What to do :: Each line containing the word "with" must be reported.

Listed records ::

-- START --

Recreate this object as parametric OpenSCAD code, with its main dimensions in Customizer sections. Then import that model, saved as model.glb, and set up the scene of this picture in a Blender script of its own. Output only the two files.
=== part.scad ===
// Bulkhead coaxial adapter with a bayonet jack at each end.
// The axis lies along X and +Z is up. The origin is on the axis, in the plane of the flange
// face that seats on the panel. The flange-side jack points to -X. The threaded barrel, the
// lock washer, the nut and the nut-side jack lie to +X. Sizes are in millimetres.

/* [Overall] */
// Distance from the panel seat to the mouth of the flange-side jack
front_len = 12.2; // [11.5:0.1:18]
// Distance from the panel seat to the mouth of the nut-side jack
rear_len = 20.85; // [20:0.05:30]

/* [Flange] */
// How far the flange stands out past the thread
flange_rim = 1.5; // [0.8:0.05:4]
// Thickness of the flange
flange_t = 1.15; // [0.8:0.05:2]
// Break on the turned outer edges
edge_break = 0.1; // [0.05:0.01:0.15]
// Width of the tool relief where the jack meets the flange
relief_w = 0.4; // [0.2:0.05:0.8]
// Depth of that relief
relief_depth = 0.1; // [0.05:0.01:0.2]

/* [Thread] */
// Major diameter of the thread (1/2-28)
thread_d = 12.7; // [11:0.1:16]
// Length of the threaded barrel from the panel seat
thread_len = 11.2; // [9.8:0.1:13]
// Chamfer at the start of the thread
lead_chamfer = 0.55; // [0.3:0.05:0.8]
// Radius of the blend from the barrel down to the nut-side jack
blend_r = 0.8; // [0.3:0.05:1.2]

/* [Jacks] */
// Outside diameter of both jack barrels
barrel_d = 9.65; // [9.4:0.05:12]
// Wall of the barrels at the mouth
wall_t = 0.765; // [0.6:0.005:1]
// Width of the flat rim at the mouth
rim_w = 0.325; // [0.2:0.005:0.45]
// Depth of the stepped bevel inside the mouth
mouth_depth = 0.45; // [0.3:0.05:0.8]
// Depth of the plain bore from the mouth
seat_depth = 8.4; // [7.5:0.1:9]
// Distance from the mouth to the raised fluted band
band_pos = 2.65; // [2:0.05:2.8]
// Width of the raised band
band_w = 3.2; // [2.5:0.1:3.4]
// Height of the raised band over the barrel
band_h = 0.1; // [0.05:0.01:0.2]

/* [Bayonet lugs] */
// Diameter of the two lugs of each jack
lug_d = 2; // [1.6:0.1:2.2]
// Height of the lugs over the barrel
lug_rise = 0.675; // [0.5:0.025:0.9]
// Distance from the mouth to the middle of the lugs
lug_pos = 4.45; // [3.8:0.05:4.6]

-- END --
-- START --

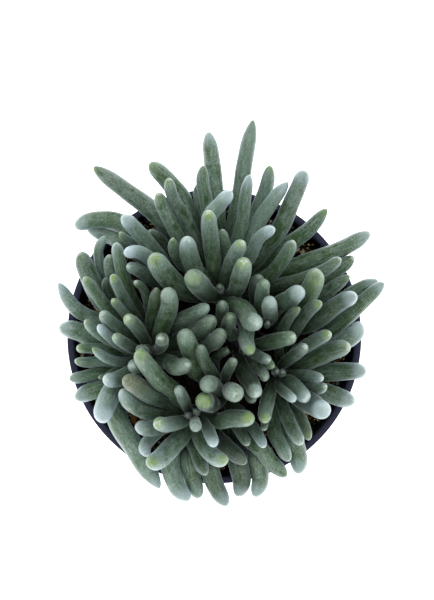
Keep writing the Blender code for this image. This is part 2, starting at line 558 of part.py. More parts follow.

-- END --

Task result ::
Recreate this object as parametric OpenSCAD code, with its main dimensions in Customizer sections. Then import that model, saved as model.glb, and set up the scene of this picture in a Blender script of its own. Output only the two files.
// Bulkhead coaxial adapter with a bayonet jack at each end.